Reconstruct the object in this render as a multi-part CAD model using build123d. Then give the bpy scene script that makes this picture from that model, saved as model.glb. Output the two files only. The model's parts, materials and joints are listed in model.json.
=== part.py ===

• • • • • • •

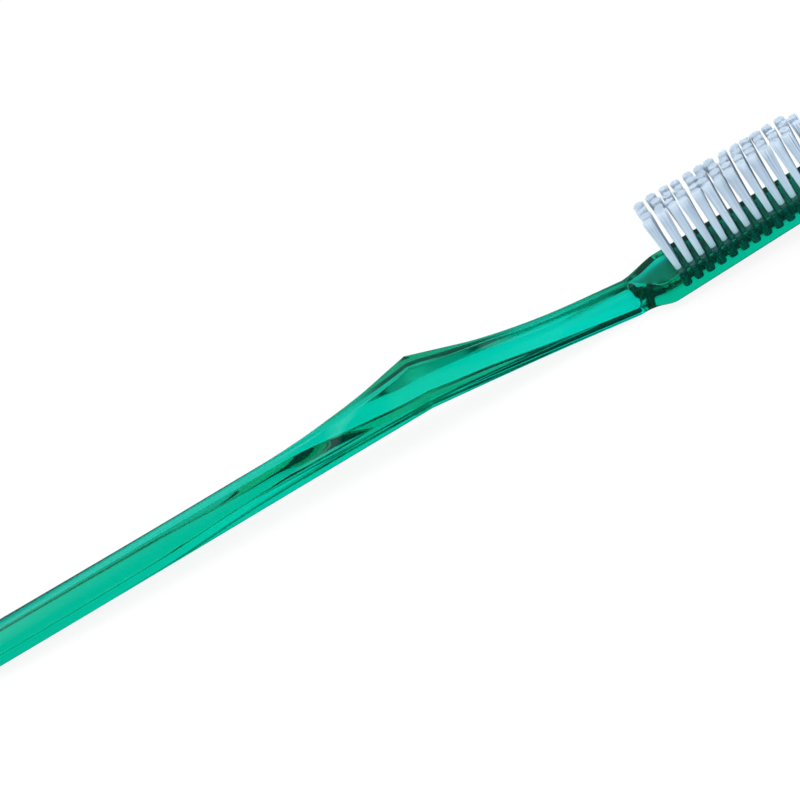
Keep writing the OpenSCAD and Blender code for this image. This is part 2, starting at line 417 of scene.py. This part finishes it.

• • • • • • •

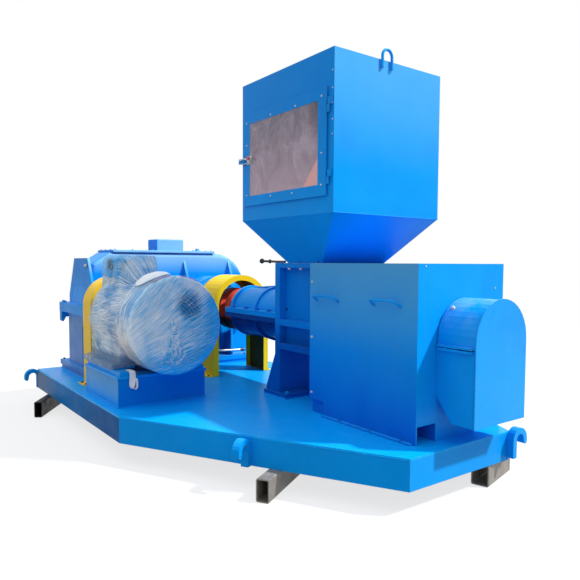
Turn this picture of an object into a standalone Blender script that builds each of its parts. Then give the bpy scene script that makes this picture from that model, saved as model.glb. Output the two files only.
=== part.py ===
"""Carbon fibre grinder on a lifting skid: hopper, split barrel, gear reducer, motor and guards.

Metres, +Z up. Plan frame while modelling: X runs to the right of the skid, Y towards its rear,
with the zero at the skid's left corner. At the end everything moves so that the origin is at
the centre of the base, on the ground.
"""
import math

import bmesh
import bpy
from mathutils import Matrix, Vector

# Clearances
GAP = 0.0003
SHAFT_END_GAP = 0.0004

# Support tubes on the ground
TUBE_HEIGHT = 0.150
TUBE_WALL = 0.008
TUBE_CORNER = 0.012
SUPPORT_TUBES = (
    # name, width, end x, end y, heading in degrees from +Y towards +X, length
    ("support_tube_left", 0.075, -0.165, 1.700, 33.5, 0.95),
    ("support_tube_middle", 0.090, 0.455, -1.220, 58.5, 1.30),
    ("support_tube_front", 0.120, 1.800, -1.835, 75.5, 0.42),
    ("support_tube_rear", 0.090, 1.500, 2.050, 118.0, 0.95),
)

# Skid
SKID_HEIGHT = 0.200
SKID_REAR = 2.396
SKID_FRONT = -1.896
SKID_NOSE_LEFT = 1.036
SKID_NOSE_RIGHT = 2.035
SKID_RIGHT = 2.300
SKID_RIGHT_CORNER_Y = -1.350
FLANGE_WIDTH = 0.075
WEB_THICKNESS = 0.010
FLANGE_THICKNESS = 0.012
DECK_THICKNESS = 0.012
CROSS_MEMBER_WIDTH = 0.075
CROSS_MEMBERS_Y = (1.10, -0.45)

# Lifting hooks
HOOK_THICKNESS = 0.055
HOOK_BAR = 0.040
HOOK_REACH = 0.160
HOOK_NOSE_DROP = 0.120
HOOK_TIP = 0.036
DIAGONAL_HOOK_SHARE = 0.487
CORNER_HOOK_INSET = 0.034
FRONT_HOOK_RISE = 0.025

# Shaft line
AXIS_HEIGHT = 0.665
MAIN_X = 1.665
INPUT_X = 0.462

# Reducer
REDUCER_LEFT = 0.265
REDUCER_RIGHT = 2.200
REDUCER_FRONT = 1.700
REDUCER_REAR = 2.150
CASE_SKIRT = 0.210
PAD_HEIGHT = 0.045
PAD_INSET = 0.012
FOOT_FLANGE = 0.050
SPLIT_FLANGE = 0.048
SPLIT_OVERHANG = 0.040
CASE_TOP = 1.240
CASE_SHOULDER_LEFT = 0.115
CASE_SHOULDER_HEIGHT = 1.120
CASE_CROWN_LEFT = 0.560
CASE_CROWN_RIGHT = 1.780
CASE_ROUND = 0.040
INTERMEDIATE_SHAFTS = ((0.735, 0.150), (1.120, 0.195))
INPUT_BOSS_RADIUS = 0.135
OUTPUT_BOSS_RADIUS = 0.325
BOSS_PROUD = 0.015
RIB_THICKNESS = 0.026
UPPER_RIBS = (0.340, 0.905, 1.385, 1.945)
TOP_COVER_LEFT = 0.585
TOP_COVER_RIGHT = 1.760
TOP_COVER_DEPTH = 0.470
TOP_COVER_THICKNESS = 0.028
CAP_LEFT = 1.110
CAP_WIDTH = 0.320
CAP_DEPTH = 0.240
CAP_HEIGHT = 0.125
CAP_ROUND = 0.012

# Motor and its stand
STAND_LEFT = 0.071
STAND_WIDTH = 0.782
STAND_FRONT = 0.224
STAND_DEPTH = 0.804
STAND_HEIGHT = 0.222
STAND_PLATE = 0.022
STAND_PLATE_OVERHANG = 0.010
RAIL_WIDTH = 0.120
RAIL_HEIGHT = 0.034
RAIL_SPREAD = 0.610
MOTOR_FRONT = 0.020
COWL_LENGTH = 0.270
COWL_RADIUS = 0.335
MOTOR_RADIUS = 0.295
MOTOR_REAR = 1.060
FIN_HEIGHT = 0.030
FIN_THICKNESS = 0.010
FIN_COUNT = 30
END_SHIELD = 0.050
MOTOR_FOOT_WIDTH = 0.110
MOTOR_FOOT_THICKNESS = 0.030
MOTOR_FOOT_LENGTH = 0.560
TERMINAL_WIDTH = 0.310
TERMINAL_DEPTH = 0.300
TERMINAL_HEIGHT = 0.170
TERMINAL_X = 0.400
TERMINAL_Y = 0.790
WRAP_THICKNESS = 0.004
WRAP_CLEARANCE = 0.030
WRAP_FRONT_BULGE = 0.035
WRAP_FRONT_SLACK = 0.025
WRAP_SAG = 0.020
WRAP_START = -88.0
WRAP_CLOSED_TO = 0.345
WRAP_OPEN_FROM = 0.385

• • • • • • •

What is asked: Retype precisely, and only, the span of lines that opens at the line containing "Turn this picture" and closes at the line containing "SHAFT_END_GAP = 0.0004", both inclusive.

Result for this task:
Turn this picture of an object into a standalone Blender script that builds each of its parts. Then give the bpy scene script that makes this picture from that model, saved as model.glb. Output the two files only.
=== part.py ===
"""Carbon fibre grinder on a lifting skid: hopper, split barrel, gear reducer, motor and guards.

Metres, +Z up. Plan frame while modelling: X runs to the right of the skid, Y towards its rear,
with the zero at the skid's left corner. At the end everything moves so that the origin is at
the centre of the base, on the ground.
"""
import math

import bmesh
import bpy
from mathutils import Matrix, Vector

# Clearances
GAP = 0.0003
SHAFT_END_GAP = 0.0004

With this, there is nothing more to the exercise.